Given task> Output the material below in full, exactly as it is.

Material provided>
____________________
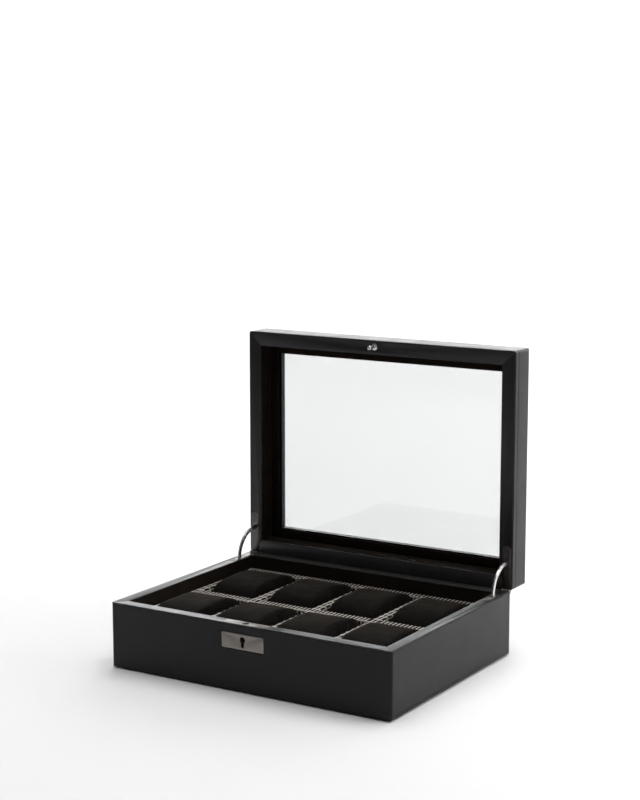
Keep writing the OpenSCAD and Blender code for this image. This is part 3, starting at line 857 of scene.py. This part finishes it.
class StageOperator(bpy.types.Operator):
    """Sets up the floor, the light and the camera"""

    bl_idname = "watchbox.stage"
    bl_label = "Stage"

    def execute(self, context):
        stage = context.scene.watch_box_stage
        context.scene.view_settings.view_transform = "Standard"
        self.sweep()
        self.world(stage.ambient)
        self.light(
            "overhead", stage.overhead, place=(0.1, 0.35, 2.6), target=(0.0, 0.2, 0.0), size=(2.6, 2.6)
        )
        self.light(
            "side", stage.side, place=(1.25, 0.65, 0.5), target=(0.35, 0.35, 0.0), size=(0.9, 0.8)
        )
        self.light(
            "back", stage.back, place=(-1.2, 1.2, 2.4), target=(-1.3, 2.25, 0.9), size=(4.5, 0.8),
            spread=math.radians(50),
        )
        self.camera(stage)
        return {"FINISHED"}

    def sweep(self):
        """Floor that curves up into a backdrop far behind the box."""
        front, depth, bend, height, width, steps = -3.0, 2.2, 0.9, 3.4, 4.5, 16
        profile = [(front, 0.0), (depth - bend, 0.0)]
        for k in range(1, steps + 1):
            turn = math.pi / 2 * k / steps
            profile.append((depth - bend + bend * math.sin(turn), bend - bend * math.cos(turn)))
        profile.append((depth, height))
        verts = [(x, y, z) for y, z in profile for x in (-width, width)]
        faces = [(2 * k, 2 * k + 1, 2 * k + 3, 2 * k + 2) for k in range(len(profile) - 1)]
        mesh = bpy.data.meshes.new("paper_sweep")
        mesh.from_pydata(verts, [], faces)
        shade_smooth(mesh)
        mesh.materials.append(finish_named("paper", floor_nodes, PAPER))
        link_object("paper_sweep", mesh)

    def world(self, strength):
        """Even light that fades towards the front, where the room is dark."""
        world = bpy.data.worlds.new("studio")
        bpy.context.scene.world = world
        world.use_nodes = True
        tree = world.node_tree
        background = tree.nodes["Background"]
        background.inputs["Color"].default_value = (1.0, 1.0, 1.0, 1.0)
        place = tree.nodes.new("ShaderNodeTexCoord")
        axes = tree.nodes.new("ShaderNodeSeparateXYZ")
        fade = tree.nodes.new("ShaderNodeMapRange")
        # from the front, at -1 in the second coordinate, to a little behind the middle
        ends = {"From Min": -0.9, "From Max": 0.4, "To Min": DARK_ROOM, "To Max": strength}
        for key, value in ends.items():
            fade.inputs[key].default_value = value
        tree.links.new(place.outputs["Generated"], axes.inputs[0])
        tree.links.new(axes.outputs[1], fade.inputs["Value"])
        tree.links.new(fade.outputs[0], background.inputs["Strength"])

    def light(self, name, power, place, target, size, spread=math.pi):
        """A rectangular light at a place, turned to a target."""
        data = bpy.data.lights.new(name, "AREA")
        data.shape, data.size, data.size_y, data.energy = "RECTANGLE", *size, power
        data.spread = spread
        lamp = link_object(name, data)
        lamp.location = place
        lamp.rotation_euler = (Vector(target) - Vector(place)).to_track_quat("-Z", "Y").to_euler()

    def camera(self, stage):
        data = bpy.data.cameras.new("view")
        data.lens, data.sensor_width = stage.focal, 36.0
        view = link_object("view", data)
        turn, tilt = stage.camera_turn, stage.camera_tilt
        right = Vector((math.cos(turn), math.sin(turn), 0.0))
        level = math.cos(tilt)
        ahead = Vector((-math.sin(turn) * level, math.cos(turn) * level, -math.sin(tilt)))
        up = right.cross(ahead)
        axes = Matrix((right, up, -ahead)).transposed().to_4x4()
        view.matrix_world = Matrix.Translation(stage.camera_place) @ axes
        bpy.context.scene.camera = view


PIECES = (
    LeatherOperator, BoardsOperator, LiningOperator, TrayOperator, PillowsOperator,
    LockOperator, HingesOperator, WindowOperator, StageOperator,
)


class WatchBoxPanel(bpy.types.Panel):
    """Lists the steps that dress the box"""

    bl_idname = "VIEW3D_PT_watch_box"
    bl_label = "Watch box"
    bl_space_type = "VIEW_3D"
    bl_region_type = "UI"
    bl_category = "Watch box"

    def draw(self, context):
        for piece in PIECES:
            self.layout.operator(piece.bl_idname)
        for group in scene_groups():
            for key in group.bl_rna.properties.keys():
                if key not in ("rna_type", "name"):
                    self.layout.prop(group, key)


GROUPS = {
    "watch_box_sizes": BoxSizes,
    "watch_box_colours": BoxColours,
    "watch_box_stage": StageSettings,
}
CLASSES = (*GROUPS.values(), *PIECES, WatchBoxPanel)


def register():
    for cls in CLASSES:
        bpy.utils.register_class(cls)
    for key, cls in GROUPS.items():
        setattr(bpy.types.Scene, key, PointerProperty(type=cls))


def unregister():
    for key in GROUPS:
        delattr(bpy.types.Scene, key)
    for cls in reversed(CLASSES):
        bpy.utils.unregister_class(cls)


def main():
    register()
    for piece in PIECES:
        group, step = piece.bl_idname.split(".")
        getattr(getattr(bpy.ops, group), step)()


if __name__ == "__main__":
    main()
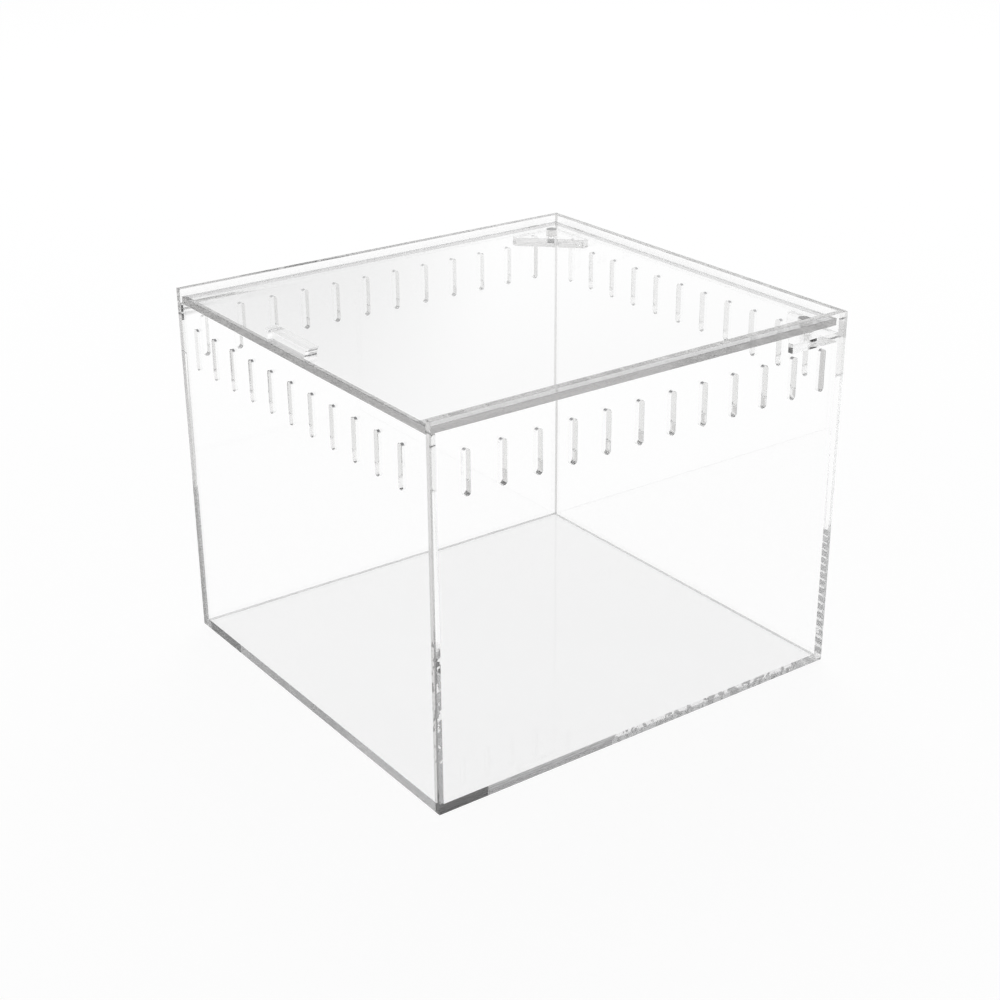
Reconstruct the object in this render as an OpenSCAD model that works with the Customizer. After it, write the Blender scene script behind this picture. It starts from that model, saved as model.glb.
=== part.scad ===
____________________
Written solution>
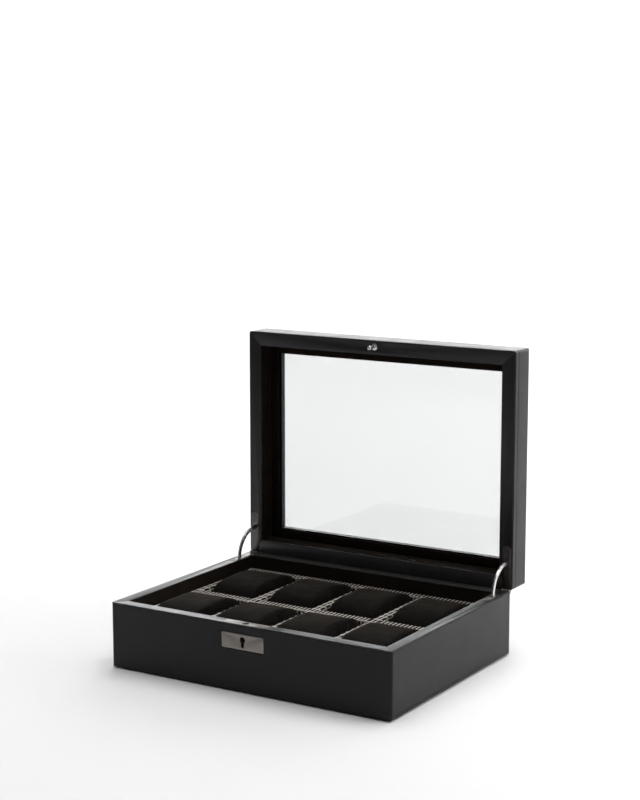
Keep writing the OpenSCAD and Blender code for this image. This is part 3, starting at line 857 of scene.py. This part finishes it.
class StageOperator(bpy.types.Operator):
    """Sets up the floor, the light and the camera"""

    bl_idname = "watchbox.stage"
    bl_label = "Stage"

    def execute(self, context):
        stage = context.scene.watch_box_stage
        context.scene.view_settings.view_transform = "Standard"
        self.sweep()
        self.world(stage.ambient)
        self.light(
            "overhead", stage.overhead, place=(0.1, 0.35, 2.6), target=(0.0, 0.2, 0.0), size=(2.6, 2.6)
        )
        self.light(
            "side", stage.side, place=(1.25, 0.65, 0.5), target=(0.35, 0.35, 0.0), size=(0.9, 0.8)
        )
        self.light(
            "back", stage.back, place=(-1.2, 1.2, 2.4), target=(-1.3, 2.25, 0.9), size=(4.5, 0.8),
            spread=math.radians(50),
        )
        self.camera(stage)
        return {"FINISHED"}

    def sweep(self):
        """Floor that curves up into a backdrop far behind the box."""
        front, depth, bend, height, width, steps = -3.0, 2.2, 0.9, 3.4, 4.5, 16
        profile = [(front, 0.0), (depth - bend, 0.0)]
        for k in range(1, steps + 1):
            turn = math.pi / 2 * k / steps
            profile.append((depth - bend + bend * math.sin(turn), bend - bend * math.cos(turn)))
        profile.append((depth, height))
        verts = [(x, y, z) for y, z in profile for x in (-width, width)]
        faces = [(2 * k, 2 * k + 1, 2 * k + 3, 2 * k + 2) for k in range(len(profile) - 1)]
        mesh = bpy.data.meshes.new("paper_sweep")
        mesh.from_pydata(verts, [], faces)
        shade_smooth(mesh)
        mesh.materials.append(finish_named("paper", floor_nodes, PAPER))
        link_object("paper_sweep", mesh)

    def world(self, strength):
        """Even light that fades towards the front, where the room is dark."""
        world = bpy.data.worlds.new("studio")
        bpy.context.scene.world = world
        world.use_nodes = True
        tree = world.node_tree
        background = tree.nodes["Background"]
        background.inputs["Color"].default_value = (1.0, 1.0, 1.0, 1.0)
        place = tree.nodes.new("ShaderNodeTexCoord")
        axes = tree.nodes.new("ShaderNodeSeparateXYZ")
        fade = tree.nodes.new("ShaderNodeMapRange")
        # from the front, at -1 in the second coordinate, to a little behind the middle
        ends = {"From Min": -0.9, "From Max": 0.4, "To Min": DARK_ROOM, "To Max": strength}
        for key, value in ends.items():
            fade.inputs[key].default_value = value
        tree.links.new(place.outputs["Generated"], axes.inputs[0])
        tree.links.new(axes.outputs[1], fade.inputs["Value"])
        tree.links.new(fade.outputs[0], background.inputs["Strength"])

    def light(self, name, power, place, target, size, spread=math.pi):
        """A rectangular light at a place, turned to a target."""
        data = bpy.data.lights.new(name, "AREA")
        data.shape, data.size, data.size_y, data.energy = "RECTANGLE", *size, power
        data.spread = spread
        lamp = link_object(name, data)
        lamp.location = place
        lamp.rotation_euler = (Vector(target) - Vector(place)).to_track_quat("-Z", "Y").to_euler()

    def camera(self, stage):
        data = bpy.data.cameras.new("view")
        data.lens, data.sensor_width = stage.focal, 36.0
        view = link_object("view", data)
        turn, tilt = stage.camera_turn, stage.camera_tilt
        right = Vector((math.cos(turn), math.sin(turn), 0.0))
        level = math.cos(tilt)
        ahead = Vector((-math.sin(turn) * level, math.cos(turn) * level, -math.sin(tilt)))
        up = right.cross(ahead)
        axes = Matrix((right, up, -ahead)).transposed().to_4x4()
        view.matrix_world = Matrix.Translation(stage.camera_place) @ axes
        bpy.context.scene.camera = view


PIECES = (
    LeatherOperator, BoardsOperator, LiningOperator, TrayOperator, PillowsOperator,
    LockOperator, HingesOperator, WindowOperator, StageOperator,
)


class WatchBoxPanel(bpy.types.Panel):
    """Lists the steps that dress the box"""

    bl_idname = "VIEW3D_PT_watch_box"
    bl_label = "Watch box"
    bl_space_type = "VIEW_3D"
    bl_region_type = "UI"
    bl_category = "Watch box"

    def draw(self, context):
        for piece in PIECES:
            self.layout.operator(piece.bl_idname)
        for group in scene_groups():
            for key in group.bl_rna.properties.keys():
                if key not in ("rna_type", "name"):
                    self.layout.prop(group, key)


GROUPS = {
    "watch_box_sizes": BoxSizes,
    "watch_box_colours": BoxColours,
    "watch_box_stage": StageSettings,
}
CLASSES = (*GROUPS.values(), *PIECES, WatchBoxPanel)


def register():
    for cls in CLASSES:
        bpy.utils.register_class(cls)
    for key, cls in GROUPS.items():
        setattr(bpy.types.Scene, key, PointerProperty(type=cls))


def unregister():
    for key in GROUPS:
        delattr(bpy.types.Scene, key)
    for cls in reversed(CLASSES):
        bpy.utils.unregister_class(cls)


def main():
    register()
    for piece in PIECES:
        group, step = piece.bl_idname.split(".")
        getattr(getattr(bpy.ops, group), step)()


if __name__ == "__main__":
    main()
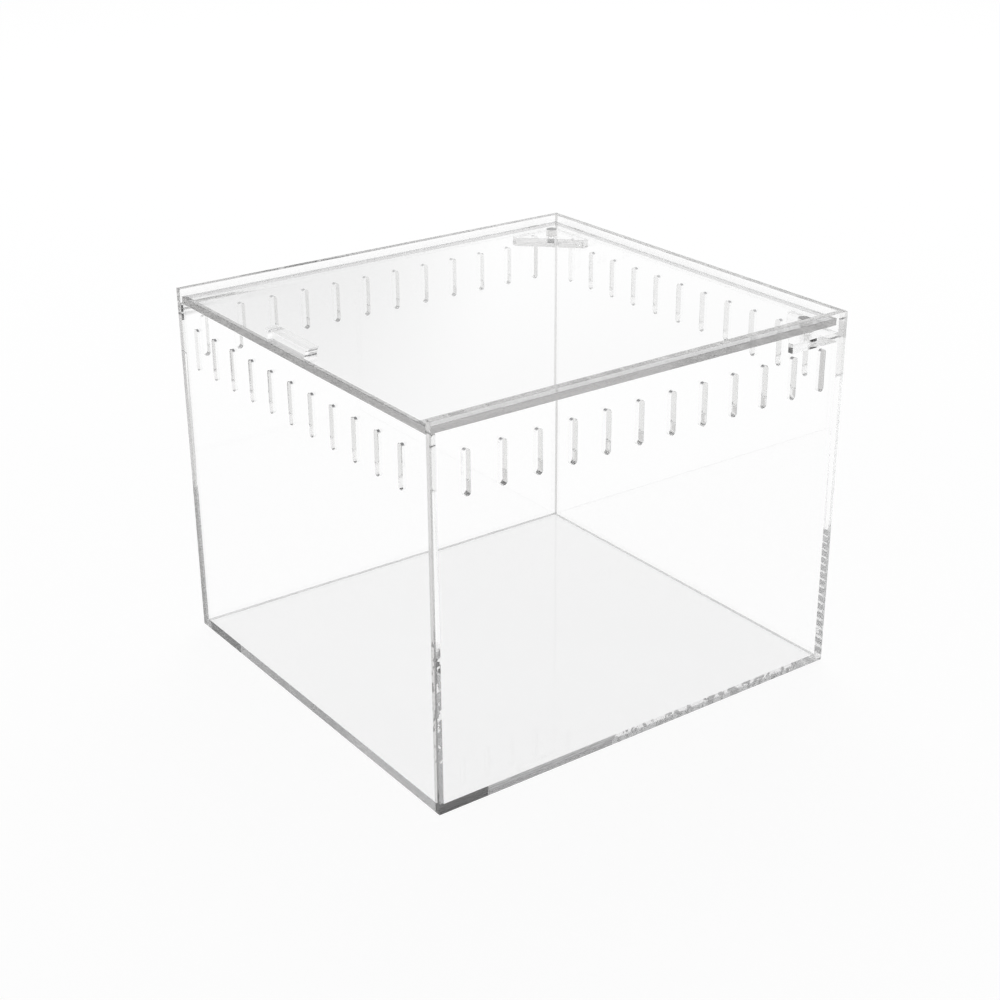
Reconstruct the object in this render as an OpenSCAD model that works with the Customizer. After it, write the Blender scene script behind this picture. It starts from that model, saved as model.glb.
=== part.scad ===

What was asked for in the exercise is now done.